How it all started

“As far as I am concerned, there has never been any doubt – I have always known that I wanted to work with food. I grew up in a food-loving family where the plain food of weekdays or quick visits to the local hot-dog stand were mixed with slow-cooking dishes, bread baking and trying out exciting recipes during the weekends. Everyone loved food - both cooking it and eating it. For as long as I can remember, I have been more than happy to hang out in the kitchen”.

“Positive memories, associated with food, have probably affected me more than I know. I am thinking about the barbeques in the summer in the Stockholm archipelago, or helping my grandfather empty the crayfish cages on an early August morning.

Or maybe it was all of the visits to different restaurants? We often ate out, both when we were in the city and when we were travelling.

I tried baking buns early! I loved to try new recipes and as a seven or eight year old, I started the baking club “Muffin Mob”, together with my grandmother and her neighbour, Aunt Elsa. I still have my little recipe book from those days.

After muffins and buns, I advanced to grilled sandwiches. My best friend and I used to experiment with different varieties after school. Some of them were really tasty and others ended up in the cat´s food bowl. I took every chance I got to be in the kitchen. What I loved the most was helping out when the grown-ups cooked dinner, for example, when my friend´s father made a lamb roast stuffed with garlic.

Not everything was about food when I grew up though. I did have other interests. I became a horse-girl early on. Eventually, I got my own horse to train and compete with. I can still feel the lovely sense of freedom in a breezy winter morning gallop over sparkling snow. It easily outweighed heaving all those wheelbarrow loads of dung on weekday evenings after school.

In the summer, I went sailing my grandparents. I must admit that I sometimes enticed my dear grandmother up on deck so that I could have a free hand by myself down in the galley.

The day that I realised that one could actually work as a cook, the choice of profession was clear! But when I graduated from restaurant school three years later I doubted that I had made the right decision. I had not realised how much hard work it was working in a restaurant kitchen and for a short while, I considered working with interior design instead. Luckily, I thought better of it and focused instead on learning more and more!

After a couple of exciting years at some of Stockholm’s classic restaurants I wanted more. So, at the age of 21, I packed my bags and left for New York to work at the Swedish-owned restaurant Aquavit and here I went through a really tough education. The restaurant business in the USA is even tougher than in Sweden but I saw no choice other than to roll up my sleeves and get down to work. I found it as hard as hell but at the same time, it was extremely developing, both professionally and privately.

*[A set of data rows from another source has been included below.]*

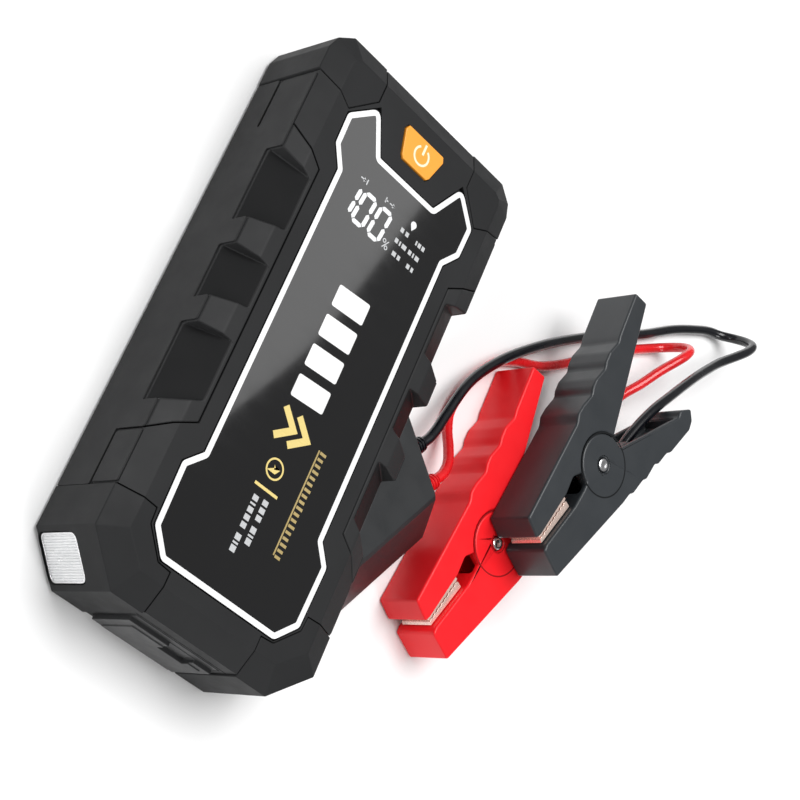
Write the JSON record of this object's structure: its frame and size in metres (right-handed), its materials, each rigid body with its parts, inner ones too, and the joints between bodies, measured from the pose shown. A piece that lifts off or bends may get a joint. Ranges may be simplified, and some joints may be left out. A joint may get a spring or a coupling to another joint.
{
  "type": "jump starter pack",
  "caption": "Flat rectangular battery pack with a display face, power button, corner lamp and covered ports, joined to a plug-in lead with a red and a black battery clamp.",
  "frame": {"origin": "middle of the pack's flat back face, on the surface it lies on", "axes": "+Z out of the display face, +Y toward the button end, +X toward the side that takes the lead"},
  "size_m": [0.2255, 0.2265, 0.0349],
  "materials": {
    "case_black": "fine satin texture",
    "case_light": "satin",
    "guard_rubber": "matte",
    "panel_gloss": "gloss",
    "button_orange": "satin",
    "lens_clear": "clear, ribbed",
    "silver_trim": "bright",
    "steel": "bright",
    "copper": "copper plated",
    "brass": "bright",
    "board": "solder mask",
    "cell_pouch": "foil",
    "clamp_red": "satin",
    "slate": "satin",
    "socket_blue": "satin",
    "cord_red": "glossy silicone",
    "cord_black": "glossy silicone",
    "foam": "matte foam"
  },
  "bodies": {
    "case": {"rear_shell": "case_black", "front_shell": "case_black", "display_module": "case_black", "dc_jack": "case_black", "grip_rail_right": "case_light", "grip_rail_left": "case_light", "corner_guard_top_right": "guard_rubber", "corner_guard_top_left": "guard_rubber", "corner_guard_bottom_right": "guard_rubber", "corner_guard_bottom_left": "guard_rubber", "display_panel": "panel_gloss", "lamp_lens": "lens_clear", "lamp_bezel": "silver_trim", "lamp_reflector": "silver_trim", "button_switch": "steel", "cell_busbar": "steel", "usb_a_1": "steel", "usb_a_2": "steel", "usb_c": "steel", "case_screw_1": "steel", "case_screw_2": "steel", "case_screw_3": "steel", "case_screw_4": "steel", "main_board": "board", "port_board": "board", "lamp_board": "board", "battery_cell_1": "cell_pouch", "battery_cell_2": "cell_pouch", "battery_cell_3": "cell_pouch", "cell_foam": "foam", "lead_socket": "socket_blue", "socket_contact_1": "brass", "socket_contact_2": "brass"},
    "button": {"power_button": "button_orange"},
    "cover": {"port_cover": "guard_rubber"},
    "lead": {"module_top": "slate", "module_base": "slate", "module_board": "board", "lead_plug": "socket_blue", "plug_pin_1": "brass", "plug_pin_2": "brass", "relief_black": "cord_black", "relief_red": "cord_red", "cord_black": "cord_black", "cord_red": "cord_red", "red_clamp_rivet": "steel", "red_clamp_spring": "steel", "red_cord_anchor": "clamp_red", "black_clamp_lower_arm": "slate", "black_clamp_lower_contact": "copper", "black_clamp_rivet": "steel", "black_clamp_spring": "steel", "black_cord_anchor": "slate"},
    "red_left": {"red_clamp_upper_arm": "clamp_red", "red_clamp_upper_contact": "copper"},
    "red_right": {"red_clamp_lower_arm": "clamp_red", "red_clamp_lower_contact": "copper"},
    "black_left": {"black_clamp_upper_arm": "slate", "black_clamp_upper_contact": "copper"}
  },
  "joints": [
    {"name": "button_press", "type": "slide", "parent": "case", "child": "button", "axis": [0, 0, -1], "range_m": [0, 0.0008], "stiffness_N_per_m": 800, "springref_m": -0.0006},
    {"name": "cover_hinge", "type": "hinge", "parent": "case", "child": "cover", "pos_m": [0, -0.0912, 0.003], "axis": [1, 0, 0], "range_deg": [0, 95]},
    {"name": "lead_plug_slide", "type": "slide", "parent": "case", "child": "lead", "axis": [1, 0, 0], "range_m": [0, 0.025]},
    {"name": "red_jaw_left", "type": "hinge", "parent": "lead", "child": "red_left", "pos_m": [0.099, -0.0012, 0.0086], "axis": [0, 0, -1], "range_deg": [0, 9], "stiffness_Nm_per_rad": 0.5, "springref_deg": -22.92, "deforming": ["red_clamp_spring"]},
    {"name": "red_jaw_right", "type": "hinge", "parent": "lead", "child": "red_right", "pos_m": [0.099, -0.0012, 0.0086], "axis": [0, 0, 1], "range_deg": [0, 7], "stiffness_Nm_per_rad": 0.5, "springref_deg": -22.92},
    {"name": "black_jaw", "type": "hinge", "parent": "lead", "child": "black_left", "pos_m": [0.1137, 0.0362, 0.0261], "axis": [0, 0, -1], "range_deg": [0, 26], "stiffness_Nm_per_rad": 0.5, "springref_deg": -22.92, "deforming": ["black_clamp_spring"]}
  ]
}
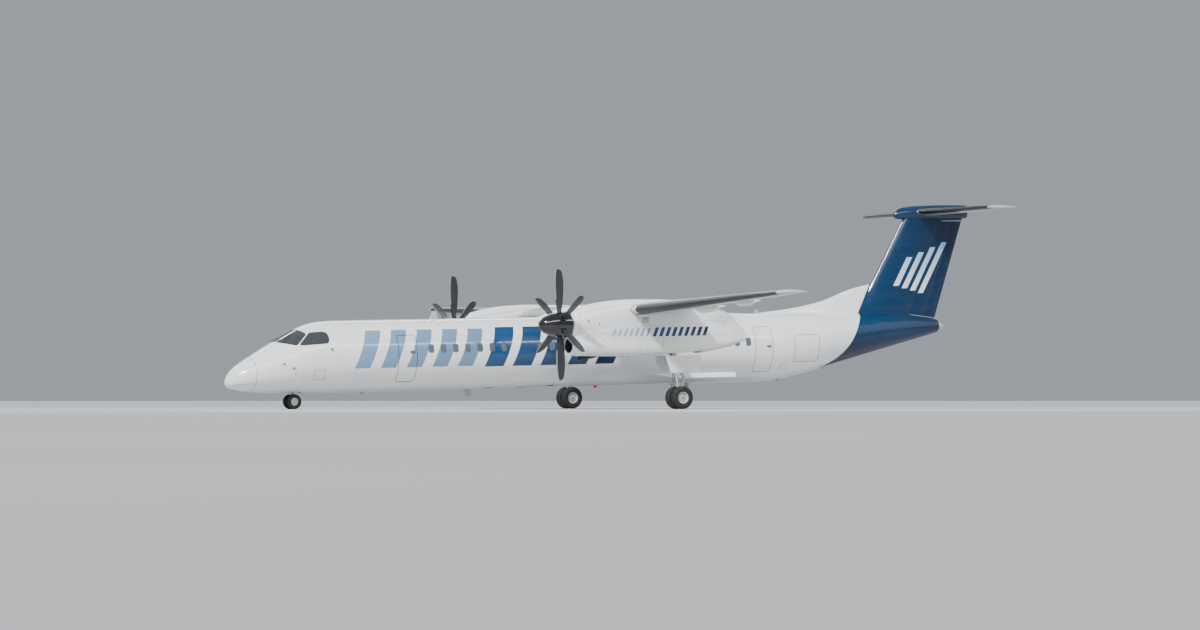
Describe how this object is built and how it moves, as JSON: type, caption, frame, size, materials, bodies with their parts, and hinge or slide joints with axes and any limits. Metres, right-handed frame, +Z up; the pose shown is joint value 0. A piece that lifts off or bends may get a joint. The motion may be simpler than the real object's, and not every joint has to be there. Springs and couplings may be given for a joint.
{
  "type": "turboprop airliner",
  "caption": "High-wing regional airliner with a T-tail, turboprop engines under the wing, tall twin-wheel main legs, stairs in the front door and a white and blue finish.",
  "frame": {"origin": "on level ground, under the middle of the whole aircraft's box", "axes": "-X to the nose, +X to the tail, +Y to the right wing tip, +Z up; the cabin stands 1.5 degrees nose down"},
  "size_m": [32.6628, 28.42, 8.2961],
  "materials": {
    "body_paint": "gloss",
    "tail_paint": "gloss",
    "wing_paint": "satin",
    "deice_boot": "satin",
    "cockpit_glass": "polished",
    "engine_metal": "matte",
    "blade_paint": "satin",
    "spinner_paint": "gloss",
    "gear_paint": "satin",
    "rim_metal": "satin",
    "tyre_rubber": "matte"
  },
  "bodies": {
    "root": {"fuselage": "body_paint", "radome": "body_paint", "cockpit_glazing": "cockpit_glass", "tail_cone": "wing_paint", "wing_centre": "wing_paint", "wing_body_fairing": "body_paint", "flap_inner_left": "wing_paint", "wing_left": "wing_paint", "wing_boot_left": "deice_boot", "flap_outer_left": "wing_paint", "belly_strake_left": "body_paint", "flap_inner_right": "wing_paint", "wing_right": "wing_paint", "wing_boot_right": "deice_boot", "flap_outer_right": "wing_paint", "belly_strake_right": "body_paint", "fin": "tail_paint", "fin_tip_fairing": "tail_paint", "tailplane": "wing_paint", "tailplane_boot_left": "deice_boot", "tailplane_boot_right": "deice_boot", "nacelle_left": "body_paint", "engine_left": "engine_metal", "main_leg_left": "gear_paint", "nacelle_right": "body_paint", "engine_right": "engine_metal", "main_leg_right": "gear_paint", "nose_leg": "gear_paint"},
    "nose_fork": {"nose_fork": "gear_paint"},
    "nose_wheels": {"nose_tyre_left": "tyre_rubber", "nose_rim_left": "rim_metal", "nose_tyre_right": "tyre_rubber", "nose_rim_right": "rim_metal"},
    "airstair": {"airstair_door": "body_paint"},
    "elevators": {"elevator_left": "wing_paint", "elevator_right": "wing_paint"},
    "rudder": {"rudder": "tail_paint"},
    "rudder_trailing": {"rudder_trailing": "tail_paint"},
    "propeller_left": {"propeller_left": "blade_paint", "spinner_left": "spinner_paint"},
    "main_wheels_left": {"main_tyre_left_inner": "tyre_rubber", "main_rim_left_inner": "rim_metal", "main_tyre_left_outer": "tyre_rubber", "main_rim_left_outer": "rim_metal"},
    "aileron_left": {"aileron_left": "wing_paint"},
    "nose_gear_door_left": {"nose_gear_door_left": "body_paint"},
    "main_gear_door_left_inner": {"main_gear_door_left_inner": "body_paint"},
    "main_gear_door_left_outer": {"main_gear_door_left_outer": "body_paint"},
    "propeller_right": {"propeller_right": "blade_paint", "spinner_right": "spinner_paint"},
    "main_wheels_right": {"main_tyre_right_inner": "tyre_rubber", "main_rim_right_inner": "rim_metal", "main_tyre_right_outer": "tyre_rubber", "main_rim_right_outer": "rim_metal"},
    "aileron_right": {"aileron_right": "wing_paint"},
    "nose_gear_door_right": {"nose_gear_door_right": "body_paint"},
    "main_gear_door_right_inner": {"main_gear_door_right_inner": "body_paint"},
    "main_gear_door_right_outer": {"main_gear_door_right_outer": "body_paint"}
  },
  "joints": [
    {"name": "propeller_left_spin", "type": "hinge", "parent": "root", "child": "propeller_left", "pos_m": [-4.82402, -4.395, 3.12773], "axis": [0.9997, 0, 0.0262], "continuous": true},
    {"name": "propeller_right_spin", "type": "hinge", "parent": "root", "child": "propeller_right", "pos_m": [-4.82402, 4.395, 3.12773], "axis": [0.9997, 0, 0.0262], "continuous": true},
    {"name": "main_wheels_left_roll", "type": "hinge", "parent": "root", "child": "main_wheels_left", "pos_m": [0.2883, -4.395, 0.432], "axis": [0, 1, 0], "continuous": true},
    {"name": "main_wheels_right_roll", "type": "hinge", "parent": "root", "child": "main_wheels_right", "pos_m": [0.2883, 4.395, 0.432], "axis": [0, 1, 0], "continuous": true},
    {"name": "nose_steering", "type": "hinge", "parent": "root", "child": "nose_fork", "pos_m": [-13.65249, 0, 0.2795], "axis": [-0.0262, 0, 0.9997], "range_deg": [-70, 70]},
    {"name": "nose_wheels_roll", "type": "hinge", "parent": "nose_fork", "child": "nose_wheels", "pos_m": [-13.65249, 0, 0.2795], "axis": [0, 1, 0], "continuous": true},
    {"name": "airstair_hinge", "type": "hinge", "parent": "root", "child": "airstair", "pos_m": [-9.89083, -0.9265, 1.02938], "axis": [0.9997, 0, 0.0262], "range_deg": [0, 112]},
    {"name": "nose_gear_door_left_hinge", "type": "hinge", "parent": "root", "child": "nose_gear_door_left", "pos_m": [-14.86481, -0.292, 0.65818], "axis": [-0.9998, 0, 0.0204], "range_deg": [0, 88]},
    {"name": "nose_gear_door_right_hinge", "type": "hinge", "parent": "root", "child": "nose_gear_door_right", "pos_m": [-14.86481, 0.292, 0.65818], "axis": [0.9998, 0, -0.0204], "range_deg": [0, 88]},
    {"name": "main_gear_door_left_outer_hinge", "type": "hinge", "parent": "root", "child": "main_gear_door_left_outer", "pos_m": [1.05153, -4.712, 2.15215], "axis": [-0.9811, 0, -0.1933], "range_deg": [0, 85]},
    {"name": "main_gear_door_left_inner_hinge", "type": "hinge", "parent": "root", "child": "main_gear_door_left_inner", "pos_m": [1.05153, -4.078, 2.15215], "axis": [0.9811, 0, 0.1933], "range_deg": [0, 85]},
    {"name": "main_gear_door_right_outer_hinge", "type": "hinge", "parent": "root", "child": "main_gear_door_right_outer", "pos_m": [1.05153, 4.712, 2.15215], "axis": [0.9811, 0, 0.1933], "range_deg": [0, 85]},
    {"name": "main_gear_door_right_inner_hinge", "type": "hinge", "parent": "root", "child": "main_gear_door_right_inner", "pos_m": [1.05153, 4.078, 2.15215], "axis": [-0.9811, 0, -0.1933], "range_deg": [0, 85]},
    {"name": "aileron_left_hinge", "type": "hinge", "parent": "root", "child": "aileron_left", "pos_m": [-0.24634, -10.166, 4.00302], "axis": [0.0216, 0.9989, -0.0411], "range_deg": [-17, 17]},
    {"name": "aileron_right_hinge", "type": "hinge", "parent": "root", "child": "aileron_right", "pos_m": [-0.24634, 10.166, 4.00302], "axis": [-0.0216, 0.9989, 0.0411], "range_deg": [-17, 17]},
    {"name": "elevators_hinge", "type": "hinge", "parent": "root", "child": "elevators", "pos_m": [15.21547, -1, 7.99397], "axis": [0, 1, 0], "range_deg": [-25, 15]},
    {"name": "rudder_hinge", "type": "hinge", "parent": "root", "child": "rudder", "pos_m": [13.51057, 0, 3.7999], "axis": [0.3847, 0, 0.923], "range_deg": [-18, 18]},
    {"name": "rudder_trailing_hinge", "type": "hinge", "parent": "rudder", "child": "rudder_trailing", "pos_m": [14.23969, 0, 3.819], "axis": [0.3481, 0, 0.9375], "range_deg": [-18, 18]}
  ],
  "couplings": [
    {"joint": "aileron_right_hinge", "follows": "aileron_left_hinge", "ratio": -1},
    {"joint": "rudder_trailing_hinge", "follows": "rudder_hinge", "ratio": 1}
  ]
}
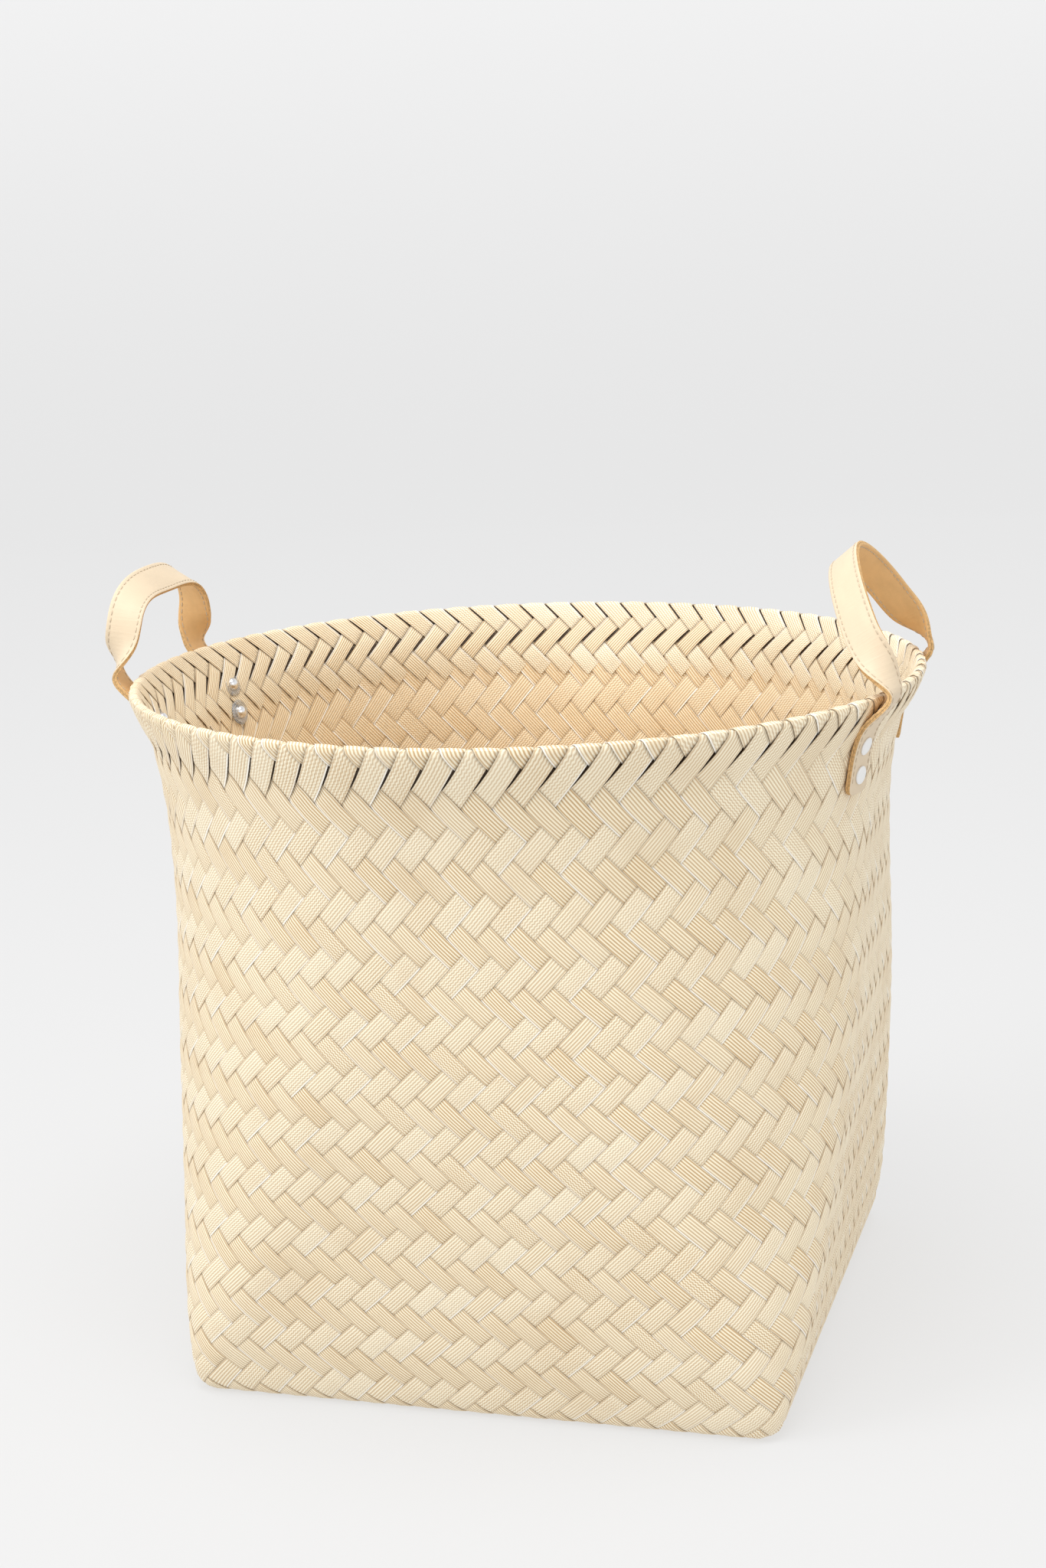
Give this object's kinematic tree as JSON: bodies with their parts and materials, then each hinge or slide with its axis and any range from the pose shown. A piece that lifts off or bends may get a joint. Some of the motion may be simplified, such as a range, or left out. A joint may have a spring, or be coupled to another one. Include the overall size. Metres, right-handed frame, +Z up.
{
  "type": "plaited storage basket",
  "caption": "Plaited strip storage basket with a square base, a round flared mouth and a riveted strap handle on each side.",
  "frame": {"origin": "centre of the square base, on the surface it stands on", "axes": "+Z up; the base is square to X and Y; the handles stand at -X (left) and +X (right); -Y is the front"},
  "size_m": [0.4181, 0.41, 0.4145],
  "materials": {
    "plaited_strip": "ribbed satin, cream and tan lines along each strip",
    "strap_face": "smooth coated face, fine grain",
    "strap_lining": "smooth coated back, darker tan",
    "rivet_head": "white, glossy",
    "clear_washer": "clear, glossy",
    "rivet_cap": "polished"
  },
  "bodies": {
    "basket": {"left_front_lower_cap": "rivet_cap", "left_front_lower_rivet": "rivet_head", "left_front_lower_washer": "clear_washer", "left_front_tail_face": "strap_face", "left_front_tail_lining": "strap_lining", "left_front_upper_cap": "rivet_cap", "left_front_upper_rivet": "rivet_head", "left_front_upper_washer": "clear_washer", "left_rear_lower_cap": "rivet_cap", "left_rear_lower_rivet": "rivet_head", "left_rear_lower_washer": "clear_washer", "left_rear_tail_face": "strap_face", "left_rear_tail_lining": "strap_lining", "left_rear_upper_cap": "rivet_cap", "left_rear_upper_rivet": "rivet_head", "left_rear_upper_washer": "clear_washer", "right_front_lower_cap": "rivet_cap", "right_front_lower_rivet": "rivet_head", "right_front_lower_washer": "clear_washer", "right_front_tail_face": "strap_face", "right_front_tail_lining": "strap_lining", "right_front_upper_cap": "rivet_cap", "right_front_upper_rivet": "rivet_head", "right_front_upper_washer": "clear_washer", "right_rear_lower_cap": "rivet_cap", "right_rear_lower_rivet": "rivet_head", "right_rear_lower_washer": "clear_washer", "right_rear_tail_face": "strap_face", "right_rear_tail_lining": "strap_lining", "right_rear_upper_cap": "rivet_cap", "right_rear_upper_rivet": "rivet_head", "right_rear_upper_washer": "clear_washer", "rim_fold": "plaited_strip", "woven_base": "plaited_strip", "woven_wall_front": "plaited_strip", "woven_wall_left": "plaited_strip", "woven_wall_rear": "plaited_strip", "woven_wall_right": "plaited_strip"},
    "left_handle": {"left_loop_face": "strap_face", "left_loop_lining": "strap_lining"},
    "right_handle": {"right_loop_face": "strap_face", "right_loop_lining": "strap_lining"}
  },
  "joints": [
    {"name": "left_handle_flex", "type": "hinge", "parent": "basket", "child": "left_handle", "pos_m": [-0.2065, 0, 0.3485], "axis": [0, -1, 0], "range_deg": [-50, 115]},
    {"name": "right_handle_flex", "type": "hinge", "parent": "basket", "child": "right_handle", "pos_m": [0.196, 0, 0.3485], "axis": [0, 1, 0], "range_deg": [-22, 143]}
  ]
}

When I returned to Sweden, after having spent two years in New York, I worked at some of Stockholm´s best restaurants: Operakällaren, Fredsgatan 12 and Restaurangen and by that time, I had a solid education from working in everything from hot kitchens to restaurant patisseries. In 1999, I was chosen female cook of the year.

My interest in food goes beyond the actual food; I have always enjoyed working with the aesthetic side and the whole food experience. Because of that, I decided to start my own business working with food photography. I arranged food and properties for photo shoots and working on many commercials and I also created a lot of recipes for different employers. I received a lot of media attention and, with one thing leading to another; I was soon the chef for the Swedish Channel morning news program (Nyhetsmorgon). This, in turn, led to my own cooking show, which led to more cooking, shows which led to several cook books…

People sometimes wonder how I can keep going with such high speed, but I have never been the kind of person who thinks, “I'll never manage this”. I am more inclined to think, “Of course I will!” It has been like that all my life. I was the kind of child who started walking at the age of 10 months and I have kept moving at high speed in my life ever since.

I am convinced that if you want to do something special, you need to have a passion; a love for what you do. Otherwise, it will not work. My passion is to create beautiful things, with food and with the things surrounding the entire meal. I believe that the small details are very important and even if I do not call myself a perfectionist, I am extremely precise about my work; you just have to be.